Stored data:
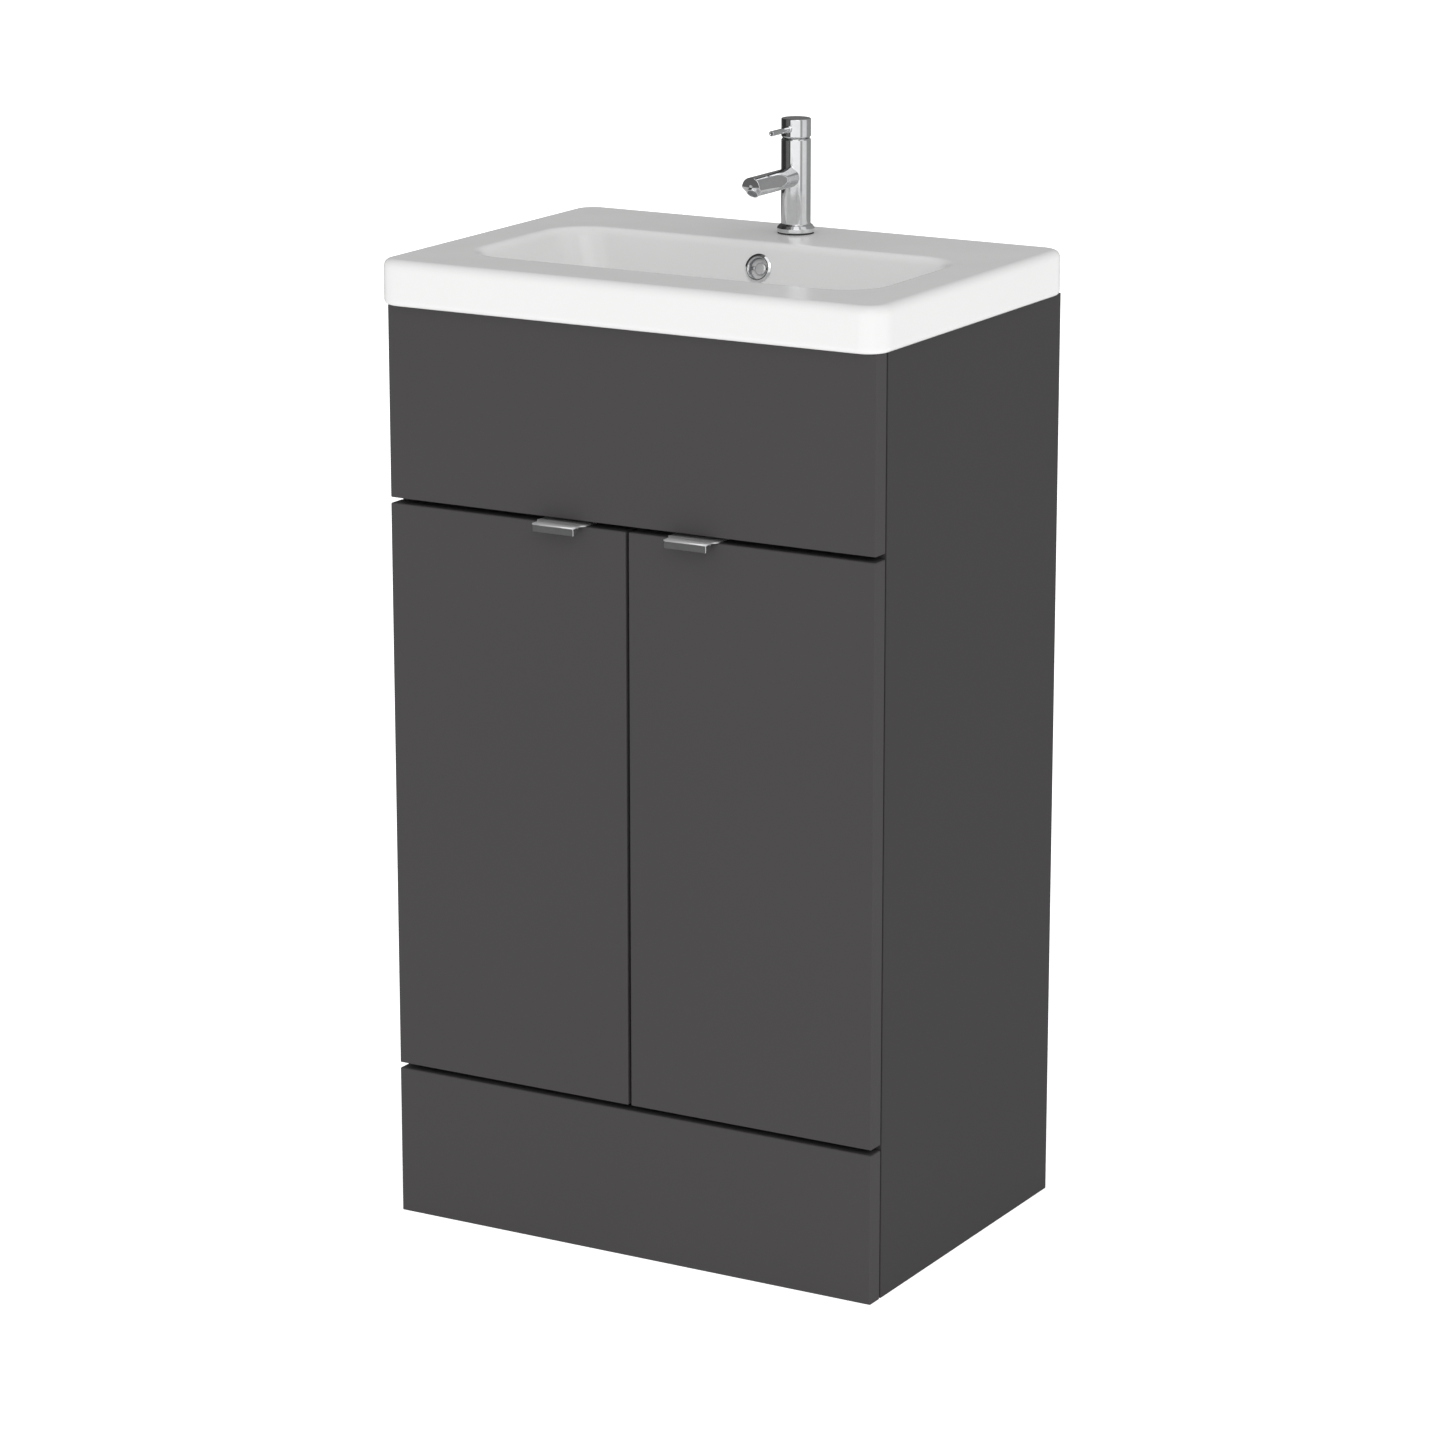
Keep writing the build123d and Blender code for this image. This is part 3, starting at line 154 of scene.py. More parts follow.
# %% Floor
FLOOR_REACH = 30.0
FLOOR_GLOW = 0.72
corners = [(-1, -1), (1, -1), (1, 1), (-1, 1)]
floor_mesh = bpy.data.meshes.new("floor")
floor_mesh.from_pydata([(FLOOR_REACH * x, FLOOR_REACH * y, 0.0) for x, y in corners], [], [(0, 1, 2, 3)])
floor = bpy.data.objects.new("floor", floor_mesh)
bpy.context.scene.collection.objects.link(floor)
paper = bpy.data.materials.new("white_sweep")
paper.use_nodes = True
tree = paper.node_tree
shader = tree.nodes["Principled BSDF"]
paper_values = {"Base Color": (0.8, 0.8, 0.8, 1), "Roughness": 1.0, "Specular IOR Level": 0.0,
                "Emission Color": (1, 1, 1, 1), "Emission Strength": FLOOR_GLOW}
for label, value in paper_values.items():
    shader.inputs[label].default_value = value
rays = tree.nodes.new("ShaderNodeLightPath")
glass = tree.nodes.new("ShaderNodeBsdfTransparent")
surface = choose(rays.outputs["Is Glossy Ray"], shader, glass)
tree.links.new(surface.outputs[0], tree.nodes["Material Output"].inputs["Surface"])
floor_mesh.materials.append(paper)
print("floor glow", FLOOR_GLOW)

# %% [markdown]
# ## Effects that several finishes share
#
# No real surface is one flat colour. Three small effects cover most of this object: a fine texture that
# breaks up the gloss, soft patches where the finish varies by a shade, and drawn lines such as the grain of
# wood or the marks of brushing. Each is a node group with named sockets, so every finish sets its own size.
#
# All three start from noise on the object's own coordinates. Its scale is one over the feature's size.


# %% Node group helper
def effect(name, numbers, outputs):
    """A new shader node group with number inputs (name, value) and value outputs."""
    made = bpy.data.node_groups.new(name, "ShaderNodeTree")
    for label, value in numbers:
        socket = made.interface.new_socket(label, in_out="INPUT", socket_type="NodeSocketFloat")
        socket.default_value = value
    for label in outputs:
        made.interface.new_socket(label, in_out="OUTPUT", socket_type="NodeSocketFloat")
    return made, made.nodes.new("NodeGroupInput"), made.nodes.new("NodeGroupOutput")


def add_noise(made, place, size_socket, detail):
    """Noise on the object's own coordinates whose features are about the given size in metres."""
    scale = made.nodes.new("ShaderNodeMath")
    scale.operation = "DIVIDE"
    scale.inputs[0].default_value = 1.0
    made.links.new(size_socket, scale.inputs[1])
    noise = made.nodes.new("ShaderNodeTexNoise")
    noise.inputs["Detail"].default_value = detail
    made.links.new(place, noise.inputs["Vector"])
    made.links.new(scale.outputs[0], noise.inputs["Scale"])
    return noise.outputs["Fac"]


def add_range(made, value, low, high):
    """Stretches the band low..high of a value to 0..1."""
    node = made.nodes.new("ShaderNodeMapRange")
    node.inputs["From Min"].default_value = low
    node.inputs["From Max"].default_value = high
    made.links.new(value, node.inputs["Value"])
    return node.outputs["Result"]


print("a grain of 0.5 mm is a noise scale of", round(1 / (0.5 * MM)))

# %% [markdown]
# The fine texture gives a height for the bump and a mask for the tone. The patches give only a mask. The
# drawn lines squeeze the coordinates along X by the stretch, so the noise is pulled out into streaks.

# %% Fine texture, soft patches and drawn lines
fine_texture, enter, leave = effect("fine_texture", [("Grain Size", 0.0006)], ["Height", "Mask"])
place = fine_texture.nodes.new("ShaderNodeTexCoord").outputs["Object"]
speckle = add_noise(fine_texture, place, enter.outputs["Grain Size"], 3.0)
fine_texture.links.new(speckle, leave.inputs["Height"])
fine_texture.links.new(add_range(fine_texture, speckle, 0.35, 0.65), leave.inputs["Mask"])

soft_patches, enter, leave = effect("soft_patches", [("Patch Size", 0.1)], ["Mask"])
place = soft_patches.nodes.new("ShaderNodeTexCoord").outputs["Object"]
cloud = add_noise(soft_patches, place, enter.outputs["Patch Size"], 2.0)
soft_patches.links.new(add_range(soft_patches, cloud, 0.3, 0.7), leave.inputs["Mask"])

drawn_numbers = [("Line Size", 0.0004), ("Stretch", 30.0)]
drawn_lines, enter, leave = effect("drawn_lines", drawn_numbers, ["Height", "Mask"])
place = drawn_lines.nodes.new("ShaderNodeTexCoord").outputs["Object"]
slow = drawn_lines.nodes.new("ShaderNodeMath")
slow.operation = "DIVIDE"
slow.inputs[0].default_value = 1.0
drawn_lines.links.new(enter.outputs["Stretch"], slow.inputs[1])
squeeze = drawn_lines.nodes.new("ShaderNodeCombineXYZ")
squeeze.inputs["Y"].default_value = 1.0
squeeze.inputs["Z"].default_value = 1.0
drawn_lines.links.new(slow.outputs[0], squeeze.inputs["X"])
along = drawn_lines.nodes.new("ShaderNodeVectorMath")
along.operation = "MULTIPLY"
drawn_lines.links.new(place, along.inputs[0])
drawn_lines.links.new(squeeze.outputs[0], along.inputs[1])
streak = add_noise(drawn_lines, along.outputs[0], enter.outputs["Line Size"], 4.0)
drawn_lines.links.new(streak, leave.inputs["Height"])
drawn_lines.links.new(add_range(drawn_lines, streak, 0.35, 0.65), leave.inputs["Mask"])
print("effects", [g.name for g in bpy.data.node_groups])


# %% [markdown]
# ## Finishes
#
# A finish mixes two close tones by an effect's mask, lets the same mask move the roughness a little, and
# takes its bump from the effect's height. Constants such as metallic, coat and specular level are set on the
# shader itself.


# %% Finish helper
def add_effect(tree, made, values):
    """Places an effect in a material, with its own values."""
    node = tree.nodes.new("ShaderNodeGroup")
    node.node_tree = made
    for label, value in values.items():
        node.inputs[label].default_value = value
    return node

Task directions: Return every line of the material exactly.

Answer to the exercise:
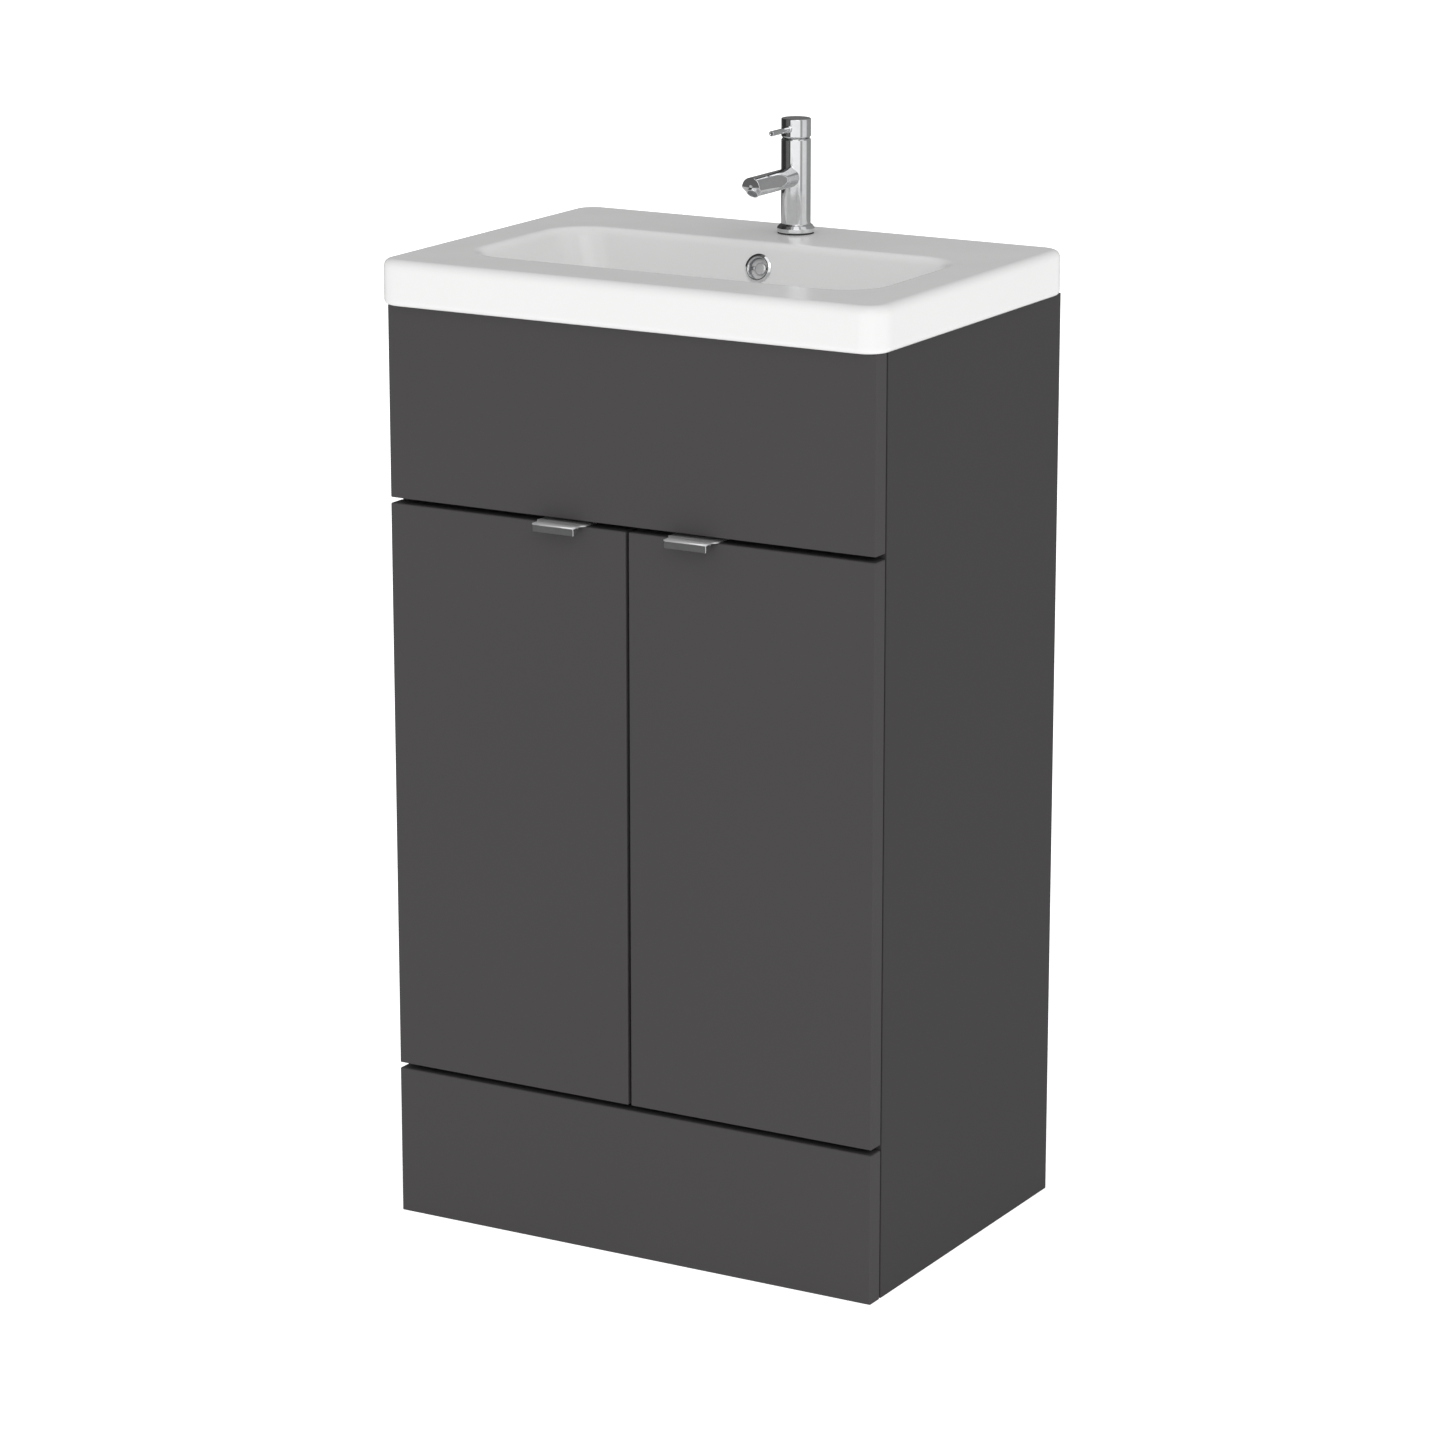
Keep writing the build123d and Blender code for this image. This is part 3, starting at line 154 of scene.py. More parts follow.
# %% Floor
FLOOR_REACH = 30.0
FLOOR_GLOW = 0.72
corners = [(-1, -1), (1, -1), (1, 1), (-1, 1)]
floor_mesh = bpy.data.meshes.new("floor")
floor_mesh.from_pydata([(FLOOR_REACH * x, FLOOR_REACH * y, 0.0) for x, y in corners], [], [(0, 1, 2, 3)])
floor = bpy.data.objects.new("floor", floor_mesh)
bpy.context.scene.collection.objects.link(floor)
paper = bpy.data.materials.new("white_sweep")
paper.use_nodes = True
tree = paper.node_tree
shader = tree.nodes["Principled BSDF"]
paper_values = {"Base Color": (0.8, 0.8, 0.8, 1), "Roughness": 1.0, "Specular IOR Level": 0.0,
                "Emission Color": (1, 1, 1, 1), "Emission Strength": FLOOR_GLOW}
for label, value in paper_values.items():
    shader.inputs[label].default_value = value
rays = tree.nodes.new("ShaderNodeLightPath")
glass = tree.nodes.new("ShaderNodeBsdfTransparent")
surface = choose(rays.outputs["Is Glossy Ray"], shader, glass)
tree.links.new(surface.outputs[0], tree.nodes["Material Output"].inputs["Surface"])
floor_mesh.materials.append(paper)
print("floor glow", FLOOR_GLOW)

# %% [markdown]
# ## Effects that several finishes share
#
# No real surface is one flat colour. Three small effects cover most of this object: a fine texture that
# breaks up the gloss, soft patches where the finish varies by a shade, and drawn lines such as the grain of
# wood or the marks of brushing. Each is a node group with named sockets, so every finish sets its own size.
#
# All three start from noise on the object's own coordinates. Its scale is one over the feature's size.


# %% Node group helper
def effect(name, numbers, outputs):
    """A new shader node group with number inputs (name, value) and value outputs."""
    made = bpy.data.node_groups.new(name, "ShaderNodeTree")
    for label, value in numbers:
        socket = made.interface.new_socket(label, in_out="INPUT", socket_type="NodeSocketFloat")
        socket.default_value = value
    for label in outputs:
        made.interface.new_socket(label, in_out="OUTPUT", socket_type="NodeSocketFloat")
    return made, made.nodes.new("NodeGroupInput"), made.nodes.new("NodeGroupOutput")


def add_noise(made, place, size_socket, detail):
    """Noise on the object's own coordinates whose features are about the given size in metres."""
    scale = made.nodes.new("ShaderNodeMath")
    scale.operation = "DIVIDE"
    scale.inputs[0].default_value = 1.0
    made.links.new(size_socket, scale.inputs[1])
    noise = made.nodes.new("ShaderNodeTexNoise")
    noise.inputs["Detail"].default_value = detail
    made.links.new(place, noise.inputs["Vector"])
    made.links.new(scale.outputs[0], noise.inputs["Scale"])
    return noise.outputs["Fac"]


def add_range(made, value, low, high):
    """Stretches the band low..high of a value to 0..1."""
    node = made.nodes.new("ShaderNodeMapRange")
    node.inputs["From Min"].default_value = low
    node.inputs["From Max"].default_value = high
    made.links.new(value, node.inputs["Value"])
    return node.outputs["Result"]


print("a grain of 0.5 mm is a noise scale of", round(1 / (0.5 * MM)))

# %% [markdown]
# The fine texture gives a height for the bump and a mask for the tone. The patches give only a mask. The
# drawn lines squeeze the coordinates along X by the stretch, so the noise is pulled out into streaks.

# %% Fine texture, soft patches and drawn lines
fine_texture, enter, leave = effect("fine_texture", [("Grain Size", 0.0006)], ["Height", "Mask"])
place = fine_texture.nodes.new("ShaderNodeTexCoord").outputs["Object"]
speckle = add_noise(fine_texture, place, enter.outputs["Grain Size"], 3.0)
fine_texture.links.new(speckle, leave.inputs["Height"])
fine_texture.links.new(add_range(fine_texture, speckle, 0.35, 0.65), leave.inputs["Mask"])

soft_patches, enter, leave = effect("soft_patches", [("Patch Size", 0.1)], ["Mask"])
place = soft_patches.nodes.new("ShaderNodeTexCoord").outputs["Object"]
cloud = add_noise(soft_patches, place, enter.outputs["Patch Size"], 2.0)
soft_patches.links.new(add_range(soft_patches, cloud, 0.3, 0.7), leave.inputs["Mask"])

drawn_numbers = [("Line Size", 0.0004), ("Stretch", 30.0)]
drawn_lines, enter, leave = effect("drawn_lines", drawn_numbers, ["Height", "Mask"])
place = drawn_lines.nodes.new("ShaderNodeTexCoord").outputs["Object"]
slow = drawn_lines.nodes.new("ShaderNodeMath")
slow.operation = "DIVIDE"
slow.inputs[0].default_value = 1.0
drawn_lines.links.new(enter.outputs["Stretch"], slow.inputs[1])
squeeze = drawn_lines.nodes.new("ShaderNodeCombineXYZ")
squeeze.inputs["Y"].default_value = 1.0
squeeze.inputs["Z"].default_value = 1.0
drawn_lines.links.new(slow.outputs[0], squeeze.inputs["X"])
along = drawn_lines.nodes.new("ShaderNodeVectorMath")
along.operation = "MULTIPLY"
drawn_lines.links.new(place, along.inputs[0])
drawn_lines.links.new(squeeze.outputs[0], along.inputs[1])
streak = add_noise(drawn_lines, along.outputs[0], enter.outputs["Line Size"], 4.0)
drawn_lines.links.new(streak, leave.inputs["Height"])
drawn_lines.links.new(add_range(drawn_lines, streak, 0.35, 0.65), leave.inputs["Mask"])
print("effects", [g.name for g in bpy.data.node_groups])


# %% [markdown]
# ## Finishes
#
# A finish mixes two close tones by an effect's mask, lets the same mask move the roughness a little, and
# takes its bump from the effect's height. Constants such as metallic, coat and specular level are set on the
# shader itself.


# %% Finish helper
def add_effect(tree, made, values):
    """Places an effect in a material, with its own values."""
    node = tree.nodes.new("ShaderNodeGroup")
    node.node_tree = made
    for label, value in values.items():
        node.inputs[label].default_value = value
    return node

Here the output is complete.